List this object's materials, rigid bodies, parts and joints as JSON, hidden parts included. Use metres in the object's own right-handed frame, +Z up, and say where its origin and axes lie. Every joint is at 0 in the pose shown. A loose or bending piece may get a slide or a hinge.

* * *

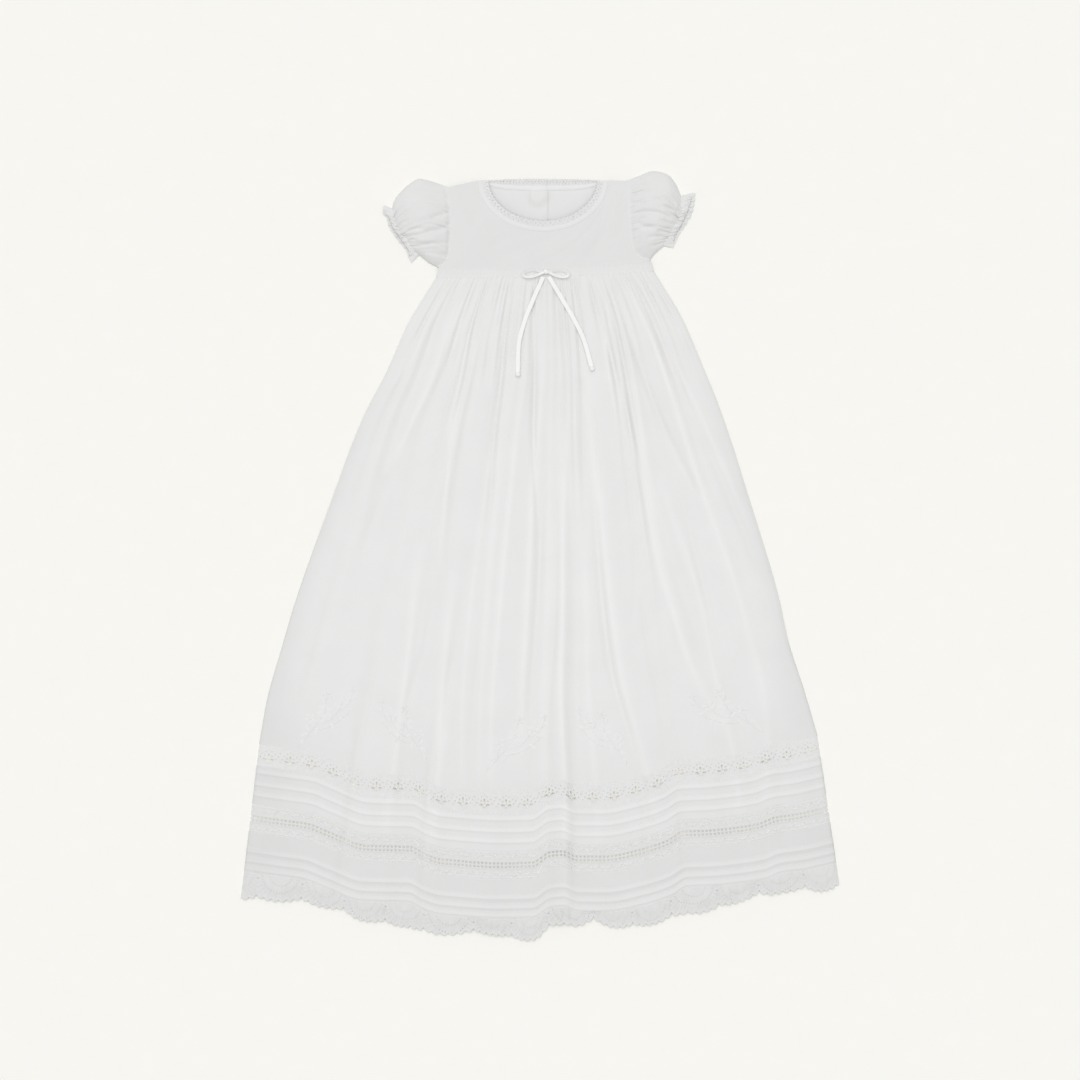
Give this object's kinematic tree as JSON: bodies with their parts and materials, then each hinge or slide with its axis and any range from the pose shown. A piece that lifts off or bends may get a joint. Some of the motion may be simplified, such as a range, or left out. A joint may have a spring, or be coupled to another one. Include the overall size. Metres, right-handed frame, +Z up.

==

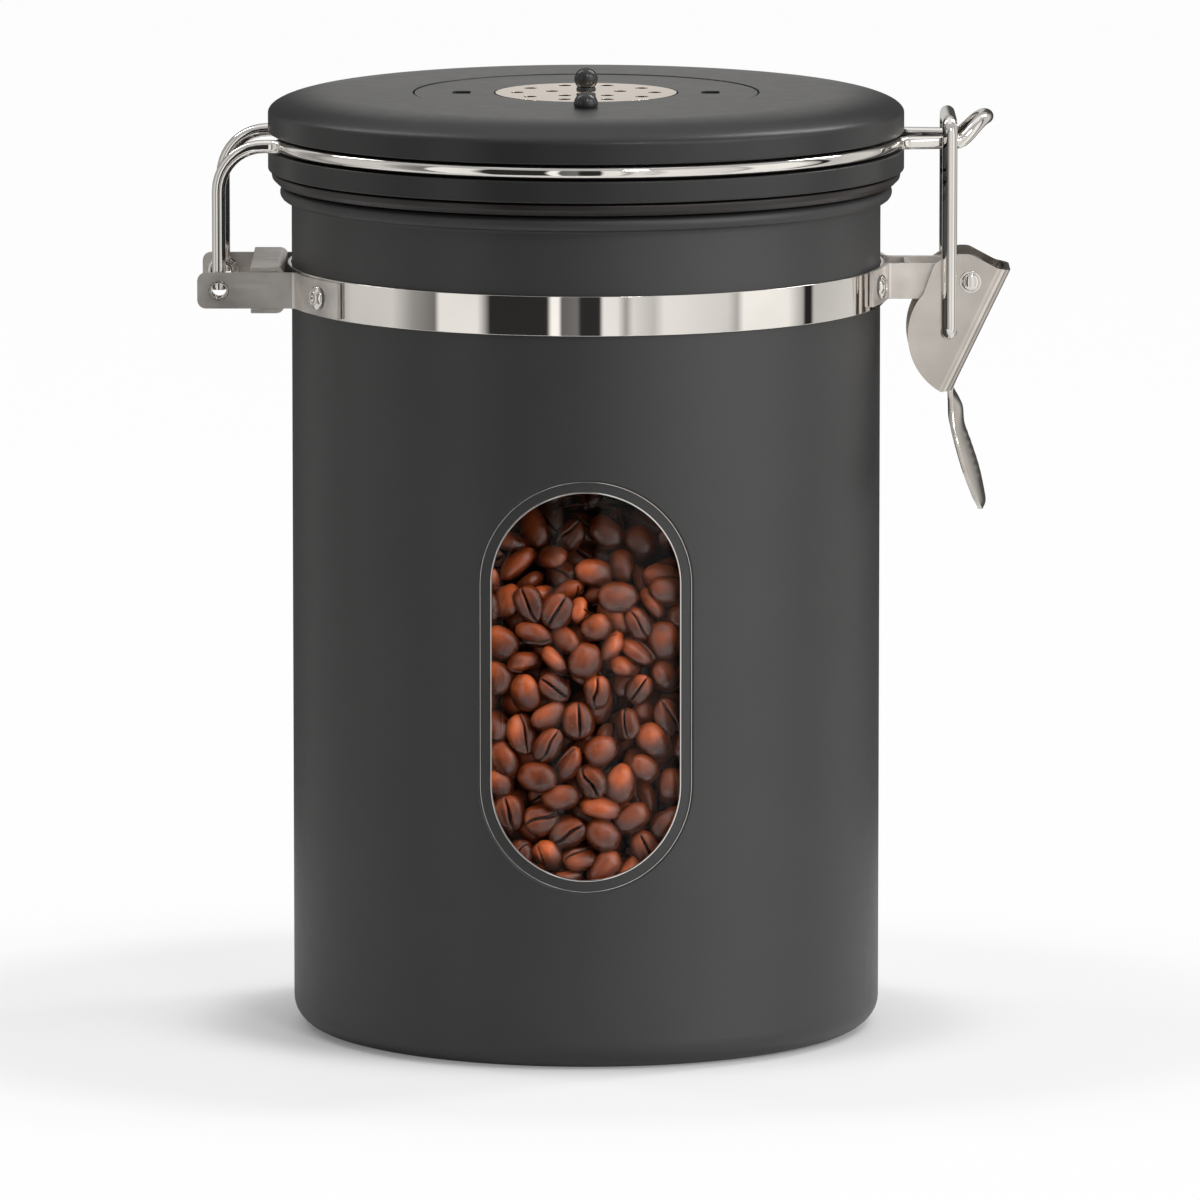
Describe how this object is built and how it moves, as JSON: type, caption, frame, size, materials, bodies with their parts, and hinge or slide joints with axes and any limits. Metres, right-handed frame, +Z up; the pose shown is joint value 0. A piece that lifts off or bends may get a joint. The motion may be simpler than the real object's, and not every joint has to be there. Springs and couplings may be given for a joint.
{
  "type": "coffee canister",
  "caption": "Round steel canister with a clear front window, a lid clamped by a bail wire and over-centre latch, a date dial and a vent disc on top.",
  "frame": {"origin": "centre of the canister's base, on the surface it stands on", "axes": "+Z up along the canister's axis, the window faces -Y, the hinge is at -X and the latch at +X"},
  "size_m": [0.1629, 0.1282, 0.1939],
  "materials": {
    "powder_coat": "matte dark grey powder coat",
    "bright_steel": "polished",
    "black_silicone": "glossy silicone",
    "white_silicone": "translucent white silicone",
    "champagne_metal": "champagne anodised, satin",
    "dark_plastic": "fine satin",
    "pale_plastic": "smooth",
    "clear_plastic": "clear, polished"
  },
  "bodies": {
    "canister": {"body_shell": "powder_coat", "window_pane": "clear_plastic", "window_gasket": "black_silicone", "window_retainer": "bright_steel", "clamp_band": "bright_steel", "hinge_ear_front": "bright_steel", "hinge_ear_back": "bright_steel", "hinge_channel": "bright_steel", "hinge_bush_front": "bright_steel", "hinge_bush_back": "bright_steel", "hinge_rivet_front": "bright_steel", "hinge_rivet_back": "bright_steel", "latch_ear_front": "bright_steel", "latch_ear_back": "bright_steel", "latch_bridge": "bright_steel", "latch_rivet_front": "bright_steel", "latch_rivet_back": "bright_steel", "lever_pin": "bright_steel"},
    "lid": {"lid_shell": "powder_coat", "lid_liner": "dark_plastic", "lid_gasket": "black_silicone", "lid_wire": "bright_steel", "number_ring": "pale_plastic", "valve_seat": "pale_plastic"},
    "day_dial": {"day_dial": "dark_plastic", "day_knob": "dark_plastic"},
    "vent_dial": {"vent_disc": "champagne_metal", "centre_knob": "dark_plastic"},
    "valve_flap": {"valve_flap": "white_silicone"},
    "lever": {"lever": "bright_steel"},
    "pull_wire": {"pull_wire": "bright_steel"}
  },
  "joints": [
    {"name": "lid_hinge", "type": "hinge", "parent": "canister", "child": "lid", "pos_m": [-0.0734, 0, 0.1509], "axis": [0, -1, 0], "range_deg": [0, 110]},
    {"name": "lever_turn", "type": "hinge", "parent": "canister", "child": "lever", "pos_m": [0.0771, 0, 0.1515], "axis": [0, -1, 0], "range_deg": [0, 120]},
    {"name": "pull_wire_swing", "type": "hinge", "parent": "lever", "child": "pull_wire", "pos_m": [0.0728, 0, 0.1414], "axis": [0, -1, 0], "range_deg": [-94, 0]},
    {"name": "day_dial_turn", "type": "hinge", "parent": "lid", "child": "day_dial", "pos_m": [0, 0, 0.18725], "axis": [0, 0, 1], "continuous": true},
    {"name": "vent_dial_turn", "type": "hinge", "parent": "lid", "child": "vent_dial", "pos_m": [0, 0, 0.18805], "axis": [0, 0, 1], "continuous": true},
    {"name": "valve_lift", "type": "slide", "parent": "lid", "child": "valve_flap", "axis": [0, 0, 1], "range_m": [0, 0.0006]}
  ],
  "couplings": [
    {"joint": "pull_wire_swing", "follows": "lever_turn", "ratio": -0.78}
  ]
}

◆ Short problem
Find the word "piece" and list each line it appears in.

◆ Exercise output
List this object's materials, rigid bodies, parts and joints as JSON, hidden parts included. Use metres in the object's own right-handed frame, +Z up, and say where its origin and axes lie. Every joint is at 0 in the pose shown. A loose or bending piece may get a slide or a hinge.
Give this object's kinematic tree as JSON: bodies with their parts and materials, then each hinge or slide with its axis and any range from the pose shown. A piece that lifts off or bends may get a joint. Some of the motion may be simplified, such as a range, or left out. A joint may have a spring, or be coupled to another one. Include the overall size. Metres, right-handed frame, +Z up.
Describe how this object is built and how it moves, as JSON: type, caption, frame, size, materials, bodies with their parts, and hinge or slide joints with axes and any limits. Metres, right-handed frame, +Z up; the pose shown is joint value 0. A piece that lifts off or bends may get a joint. The motion may be simpler than the real object's, and not every joint has to be there. Springs and couplings may be given for a joint.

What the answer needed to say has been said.